>> BEGIN RAW DATA
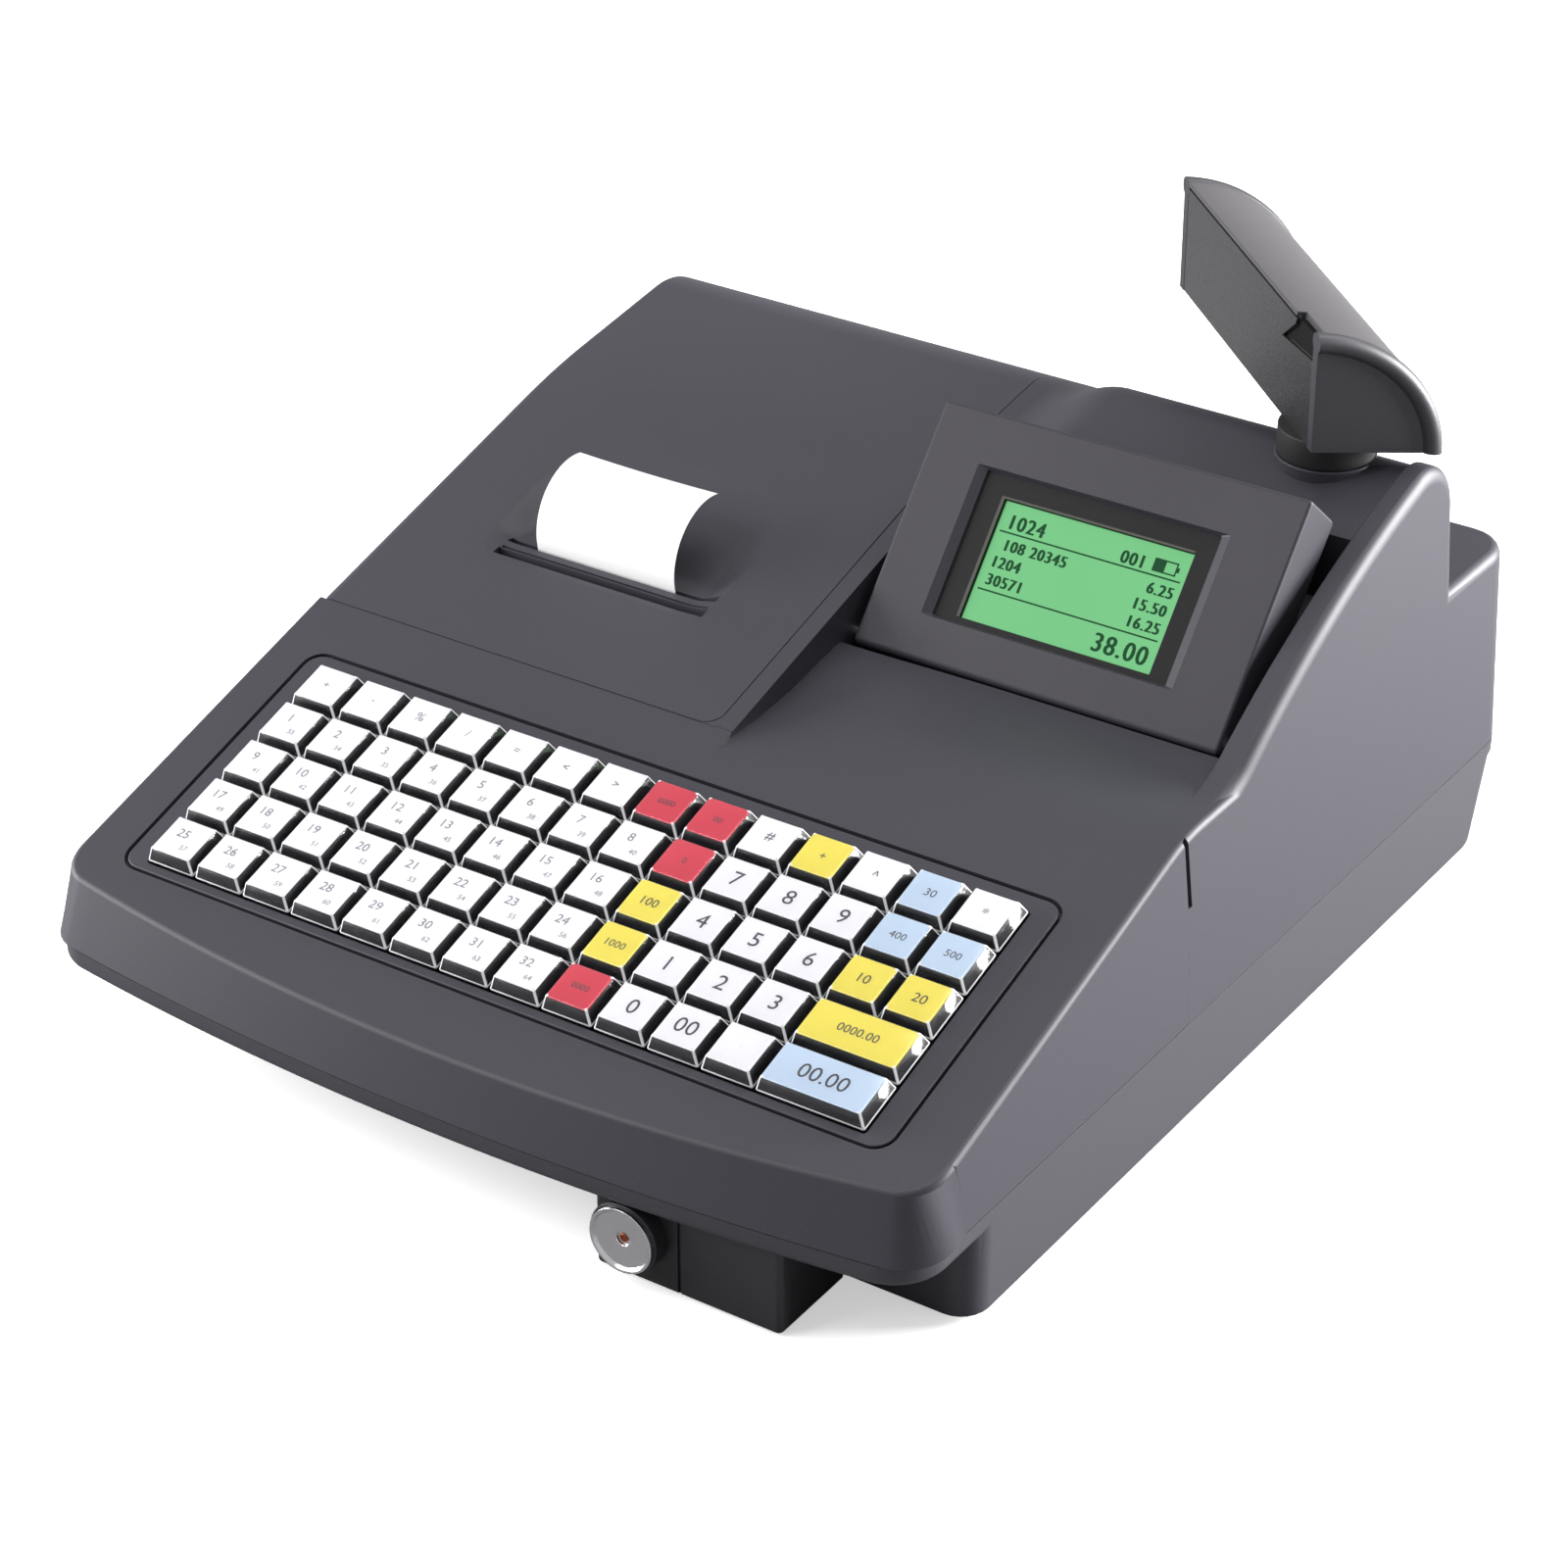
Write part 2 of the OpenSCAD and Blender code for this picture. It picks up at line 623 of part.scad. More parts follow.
module roll_bucket() {
    color(dark) place() {
        yz_prism(print_x - 32, print_x + 32, concat(
            arc([roll_at[0], roll_at[1] + 3], bucket_r + 2, 180, 360, 20),
            arc([roll_at[0], roll_at[1] + 3], bucket_r, 360, 180, 20)));
        for (s = [-1, 1]) yz_prism(print_x + s * 32.9 - 0.9, print_x + s * 32.9 + 0.9,
            [[184, 104], [188, 75], [200, 62], [209, beam_z], [235, beam_z], [244, 62], [256, 75],
                [260, 104]]);
        legs(207, 237);
    }
}

module paper_roll() {
    color(white) place() difference() {
        x_bar(print_x - paper_w / 2, print_x + paper_w / 2, roll_at[0], roll_at[1], roll_r);
        x_bar(print_x - 40, print_x + 40, roll_at[0], roll_at[1], 8);
    }
}

module roll_core() {
    color([0.7, 0.6, 0.45]) place() difference() {
        x_bar(print_x - paper_w / 2, print_x + paper_w / 2, roll_at[0], roll_at[1], 8);
        x_bar(print_x - 40, print_x + 40, roll_at[0], roll_at[1], 6.5);
    }
}

// ---------------------------------------------------------------- printer lid

scoop_x0 = -124;
scoop_x1 = -32;
slot_x0 = -117;
slot_x1 = -33;
scoop_line = [[105, lid_z(105)], [113, 105.6], [121.5, 106.2], [177, lid_z(177)]];
hinge = [284, 117];
hinge_r = 2.5;
bar_z = 105.3;
lid_eyes = [-140, -80, -20];
case_eyes = [-110, -50];

// Section of the lid from its outer face down to the edge of its skirt.
module lid_section(x0, x1) {
    inner = hood_r - lid_deep;
    yz_prism(x0, x1, concat([[lid_y, lid_z0], [crease_y, lid_z(crease_y)]],
        arc(hood_c, hood_r, 90 + hood_angle, 0, 10), [[hood_c[0] + hood_r, shelf_z + 1],
        [hood_c[0] + inner, shelf_z + 1]], arc(hood_c, inner, 0, 90 + hood_angle, 8),
        [[crease_y, lid_z(crease_y) - lid_deep], [lid_y, lid_z0 - lid_deep]]));
}

module printer_lid() {
    color(charcoal) place() difference() {
        intersection() {
            case_mould(0);
            lid_plan(0);
            union() {
                difference() {
                    lid_section(-170, lid_x1);
                    yz_prism(-156, lid_x1 - wall, concat([[lid_y + 4, 80],
                        [lid_y + 4, lid_z(lid_y + 4) - wall], [crease_y, lid_z(crease_y) - wall]],
                        arc(hood_c, hood_r - wall, 90 + hood_angle, 0, 10),
                        [[hood_c[0] + hood_r - wall, 80]]));
                }
                // thicker skin round the scoop
                yz_prism(scoop_x0 - 2, scoop_x1 + 2, [[102, lid_z(102) - 1], [180, lid_z(180) - 1],
                    [180, lid_z(180) - 3.6], [122, 103.2], [112, 102.8], [102, 104]]);
                for (x = lid_eyes) hull() {
                    x_bar(x - 5, x + 5, hinge[0], hinge[1], 4.5);
                    block([x - 5, 282, 121], [x + 5, 290.5, 123]);
                }
            }
        }
        yz_prism(scoop_x0, scoop_x1, concat(scoop_line, [[177, 200], [105, 200]]));
        block([slot_x0, 114.4, 90], [slot_x1, 116.6, 120]);
        block([slot_x0, 118.3, 90], [slot_x1, ticket_y + ticket_t, 120]);
        // groove in which the tear bar stands
        block([slot_x0 + 0.5, 116.9, bar_z], [slot_x1 - 0.5, 118.1, 120]);
        x_bar(-200, 10, hinge[0], hinge[1], hinge_r + 0.05);
        for (x = case_eyes) block([x - 6, 276, 100], [x + 6, 300, hinge[1] + 2.4]);
    }
}

module lid_hinge_rod() {
    color(steel) place() {
        x_bar(-148, -12, hinge[0], hinge[1], hinge_r);
        for (x = case_eyes) {
            x_bar(x - 5, x + 5, hinge[0], hinge[1], 4);
            block([x - 5, 283, shelf_z - wall - 2.6], [x + 5, 286.2, hinge[1]]);
            block([x - 5, 283, shelf_z - wall - 2.6], [x + 5, 302, shelf_z - wall]);
        }
    }
}

module tear_bar() {
    teeth = 42;
    x0 = slot_x0 + 0.5;
    step = (slot_x1 - slot_x0 - 1) / teeth;
    color(steel) place() translate([0, 118.1, bar_z]) rotate([90, 0, 0]) linear_extrude(1.2)
        polygon(concat([[x0, 0]],
            [for (i = [0 : teeth - 1]) for (k = [0, 0.5]) [x0 + (i + k) * step, 2 + 2 * k]],
            [[x0 + teeth * step, 2], [x0 + teeth * step, 0]]));
}

ticket_r = 32.5;
ticket_t = 0.25;
ticket_y = 120;
ticket_foot = 103.3;
ticket_c = [ticket_y + ticket_r, 106.4];

module paper_ticket() {
    color(white) place() yz_prism(print_x - paper_w / 2, print_x + paper_w / 2,
        concat([[ticket_y, ticket_foot]], arc(ticket_c, ticket_r, 180, 103, 16),
            arc(ticket_c, ticket_r - ticket_t, 103, 180, 16), [[ticket_y + ticket_t, ticket_foot]]));
}

// ---------------------------------------------------------------- operator display

lcd_x0 = 10;
lcd_x1 = lcd_x0 + lcd_w;
lcd_a = [135.8, 105.2];
lcd_along = [cos(lcd_angle), sin(lcd_angle)];
lcd_in = [sin(lcd_angle), -cos(lcd_angle)];
lcd_b = lcd_a + lcd_h * lcd_along;
lcd_deep = 22;
lcd_c = lcd_b + lcd_deep * lcd_in;
lcd_axis = [144.6, 103.6];
pin_r = 2;
lcd_pins = [[4, lcd_x0 + 7], [lcd_x1 - 7, well_wall - 0.4]];

// Frame of the operator display's face: s across, t up the face, d out of the face.
module face_frame() {
    translate([lcd_x0, lcd_a[0], lcd_a[1]]) rotate([lcd_angle, 0, 0]) children();
}

window_s = [20.7, 111.3];
window_t = [15, 67];
screen_s = [32, 101];
screen_t = [18, 58.6];

lcd_skin = 2.4;

// A point of the display's section: t up its face, d into the housing.
function lcd_at(t, d) = lcd_a + t * lcd_along + d * lcd_in;

module lcd_housing() {
    outline = [lcd_at(0, 0), lcd_at(lcd_h, 0), lcd_at(lcd_h, lcd_deep), lcd_at(12.6, 21.1), lcd_at(-0.5, 10)];
    color(charcoal) place() difference() {
        intersection() {
            yz_prism(lcd_x0, lcd_x1, outline);
            union() {
                difference() {
                    yz_prism(lcd_x0, lcd_x1, outline);
                    yz_prism(lcd_x0 + lcd_skin, lcd_x1 - lcd_skin, [lcd_at(2.2, lcd_skin),
                        lcd_at(lcd_h - lcd_skin, lcd_skin), lcd_at(lcd_h - lcd_skin, 30), lcd_at(15.5, 30),
                        lcd_at(15.5, 20), lcd_at(3, 12)]);
                }
                for (x = [lcd_x0, lcd_x1 - 8]) x_bar(x, x + 8, lcd_axis[0], lcd_axis[1], 4.6);
            }
        }
        // window with sloping sides
        face_frame() hull() {
            block([window_s[0] + 3, window_t[0] + 2, -4], [window_s[1] - 3, window_t[1] - 2, -3.9]);
            block([window_s[0], window_t[0], 0.1], [window_s[1], window_t[1], 0.2]);
        }
        for (x = [lcd_x0 - 1, lcd_x1 - 8]) x_bar(x, x + 9, lcd_axis[0], lcd_axis[1], pin_r + 0.05);
    }
}

module lcd_bezel() {
    color(dark) place() face_frame() difference() {
        block([window_s[0] - 6, window_t[0] - 6, -4.4], [window_s[1] + 6, window_t[1] + 6, -lcd_skin]);
        block([screen_s[0], screen_t[0], -9], [screen_s[1], screen_t[1], 0]);
    }
}

module lcd_screen() {
    color([0.45, 0.85, 0.5]) place() face_frame() {
        block([screen_s[0] + 0.1, screen_t[0] + 0.1, -5.2], [screen_s[1] - 0.1, screen_t[1] - 0.1, -3.6]);
        block([window_s[0] - 4, window_t[0] - 4, -8], [window_s[1] + 4, window_t[1] + 4, -5.1]);
    }
}

module lcd_back() {
    color(dark) place() yz_prism(lcd_x0 + lcd_skin, lcd_x1 - lcd_skin, [lcd_at(15.5, 19.2),
        lcd_at(lcd_h - lcd_skin, 19.2), lcd_at(lcd_h - lcd_skin, 21.4), lcd_at(15.5, 20.9)]);
}

module lcd_hinge_rod() {
    color(steel) place() for (x = lcd_pins) x_bar(x[0], x[1], lcd_axis[0], lcd_axis[1], pin_r);
}

// ---------------------------------------------------------------- customer display

module cust_frame() {
    translate([pivot[0], pivot[1], cust_z]) rotate([0, 0, cust_turn]) translate([-pivot_along, pivot_deep, 0])
        children();
}

// A quarter round along the display's length: flat face on the left, rounded back on the right.
module quarter(l0, l1, r, low) {
    translate([l0, 0, 0]) rotate([90, 0, 90]) linear_extrude(l1 - l0)
        polygon(concat([[0, low]], arc([0, 0], r, 90, 180, 16), [[-r, low]]));
}

module display_shell() {
    color(charcoal) place() cust_frame() difference() {
        quarter(6, cust_l - 6, cust_r - 0.8, 0);
        translate([0, -wall, wall]) quarter(6 - 1, cust_l - 5, cust_r - 5.6, 0);
        block([14, -5, 12], [cust_l - 14, 5, 34]);
    }
}

module display_window() {
    color(dark) place() cust_frame() block([14, -1.6, 12], [cust_l - 14, -0.1, 34]);
}

module display_caps() {
    color(charcoal) place() cust_frame() {
        quarter(0, 6, cust_r, 0);
        quarter(cust_l - 6, cust_l, cust_r, 0);
    }
}

module display_neck() {
    color(dark) place() translate([pivot[0], pivot[1], 0]) {
        translate([0, 0, neck_z]) cylinder(h = cust_z - neck_z, r = neck_r, $fn = 64);
        translate([0, 0, 144]) cylinder(h = neck_z - 143, r = spigot_r, $fn = 48);
    }
}

lower_case();
upper_case();
rubber_feet();
case_screws();
keyboard_panel();
key_guide_plate();
dome_sheet();
keyboard_board();
main_board();
port_panel();
reader_housing();
reader_bezel();
reader_cup();
reader_contact();
printer_frame();
thermal_head();
feed_motor();
roll_bucket();
platen_roller();
platen_gear();
idler_gear();
motor_pinion();
paper_roll();
roll_core();
printer_lid();
lid_hinge_rod();
tear_bar();
paper_ticket();
lcd_housing();
lcd_back();
lcd_screen();
lcd_bezel();
lcd_hinge_rod();
display_neck();
display_shell();
display_caps();
display_window();
keys_row_1();
keys_row_2();
keys_row_3();
keys_row_4();
keys_row_5();
keys_red();
keys_yellow();
keys_blue();
key_subtotal();
key_total();
key_0();
key_1();
key_2();
key_3();
key_4();
key_5();
key_6();
key_7();
key_8();
key_9();
key_double_zero();
key_point();
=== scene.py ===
"""A counter register: sloping keyboard, ticket printer, operator screen, customer display and key reader."""

import math

import bmesh
import bpy
import numpy as np
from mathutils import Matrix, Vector


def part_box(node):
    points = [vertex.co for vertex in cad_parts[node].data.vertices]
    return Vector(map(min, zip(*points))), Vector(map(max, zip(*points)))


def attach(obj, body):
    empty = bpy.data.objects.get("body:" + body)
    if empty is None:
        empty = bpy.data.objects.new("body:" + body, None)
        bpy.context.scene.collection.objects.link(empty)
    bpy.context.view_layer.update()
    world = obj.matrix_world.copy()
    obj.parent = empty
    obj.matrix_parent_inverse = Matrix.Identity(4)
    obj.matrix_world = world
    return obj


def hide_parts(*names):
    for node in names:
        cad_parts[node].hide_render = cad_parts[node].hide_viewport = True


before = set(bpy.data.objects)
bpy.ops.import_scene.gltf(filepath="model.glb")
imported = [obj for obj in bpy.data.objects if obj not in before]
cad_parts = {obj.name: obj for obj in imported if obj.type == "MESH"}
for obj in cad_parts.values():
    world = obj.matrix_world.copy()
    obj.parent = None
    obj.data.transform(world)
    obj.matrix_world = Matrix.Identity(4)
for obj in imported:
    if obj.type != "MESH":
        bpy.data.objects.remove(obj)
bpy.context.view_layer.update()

# Lengths are millimetres: x from the middle of the case, y from the keyboard's middle, z from the counter.
BASE_FRONT = -76.5
KEYBOARD_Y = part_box("lower_case")[0].y * 1000 - BASE_FRONT


def metres(points):
    """Points in millimetres from the keyboard's middle become metres in the frame."""
    return (np.asarray(points, float) + [0, KEYBOARD_Y, 0]) / 1000


# ---------------------------------------------------------------- Counter, lamps and camera
# Plain studio light: a strong lamp low behind the right side lifts that wall, softer ones hang behind,
# overhead and to the left, and the room is white. The pale counter glows, so only close shadows show.


def placed(name, data):
    """A new object of the scene that holds a mesh, a lamp, a curve or the camera."""
    made = bpy.data.objects.new(name, data)
    bpy.context.scene.collection.objects.link(made)
    return made


def aimed(made, place, way):
    """Put an object at a place in metres, with its -Z axis pointing the given way."""
    made.location = place
    made.rotation_mode = "QUATERNION"
    made.rotation_quaternion = Vector(way).to_track_quat("-Z", "Y")


def fed(tree, node, **inputs):
    """A node with its inputs linked to sockets or set to values. An input named _0 is the first one."""
    for key, value in inputs.items():
        socket = node.inputs[int(key[1:]) if key[1:].isdigit() else key.replace("_", " ")]
        if isinstance(value, bpy.types.NodeSocket):
            tree.links.new(value, socket)
        else:
            socket.default_value = value
    return node


def wired(tree, kind, settings=(), **inputs):
    """A new node with its settings and its inputs."""
    node = tree.nodes.new(kind)
    for key, value in dict(settings).items():
        setattr(node, key, value)
    return fed(tree, node, **inputs)


def worked(tree, operation, *values):
    """The result of a sum on one to three values."""
    inputs = {f"_{k}": value for k, value in enumerate(values)}
    return wired(tree, "ShaderNodeMath", {"operation": operation}, **inputs).outputs[0]


def ranged(tree, value, low, high):
    """A value of 0 to 1 made to run from low to high."""
    return wired(tree, "ShaderNodeMapRange", Value=value, To_Min=low, To_Max=high).outputs["Result"]


def mixed(tree, factor, first, second):
    """A colour between two others."""
    return wired(tree, "ShaderNodeMix", {"data_type": "RGBA"}, _0=factor, _6=first, _7=second).outputs[2]


def new_paint(name):
    """A material, its node tree and its shader."""
    paint = bpy.data.materials.new(name)
    paint.use_nodes = True
    return paint, paint.node_tree, paint.node_tree.nodes["Principled BSDF"]


def counter():
    """A flat square of 8 m at z = 0, white to the camera and grey to the light that it throws back."""
    half = 4.0
    mesh = bpy.data.meshes.new("counter")
    corners = [[-half, -half, 0], [half, -half, 0], [half, half, 0], [-half, half, 0]]
    mesh.from_pydata(corners, [], [[0, 1, 2, 3]])
    paint, tree, shader = new_paint("counter white")
    seen = wired(tree, "ShaderNodeLightPath").outputs["Is Camera Ray"]
    fed(tree, shader, Base_Color=mixed(tree, seen, (0.3, 0.3, 0.31, 1), (1, 1, 1, 1)), Roughness=0.9,
        Specular_IOR_Level=0.1, Emission_Color=seen, Emission_Strength=0.5)
    mesh.materials.append(paint)
    placed("counter", mesh)


def lamp(name, place, size, power, target=(0, 0, 0.08)):
    """A square area lamp at a place, turned towards a target, both in metres."""
    light = bpy.data.lights.new(name, "AREA")
    light.size, light.energy = size, power
    aimed(placed(name, light), place, Vector(target) - Vector(place))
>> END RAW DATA
-- WHAT YOU HAVE TO DO --
Take every line that includes the string "return" and copy it.

-- IN RESPONSE --
    return Vector(map(min, zip(*points))), Vector(map(max, zip(*points)))
    return obj
    return (np.asarray(points, float) + [0, KEYBOARD_Y, 0]) / 1000
    return made
    return node
    return fed(tree, node, **inputs)
    return wired(tree, "ShaderNodeMath", {"operation": operation}, **inputs).outputs[0]
    return wired(tree, "ShaderNodeMapRange", Value=value, To_Min=low, To_Max=high).outputs["Result"]
    return wired(tree, "ShaderNodeMix", {"data_type": "RGBA"}, _0=factor, _6=first, _7=second).outputs[2]
    return paint, paint.node_tree, paint.node_tree.nodes["Principled BSDF"]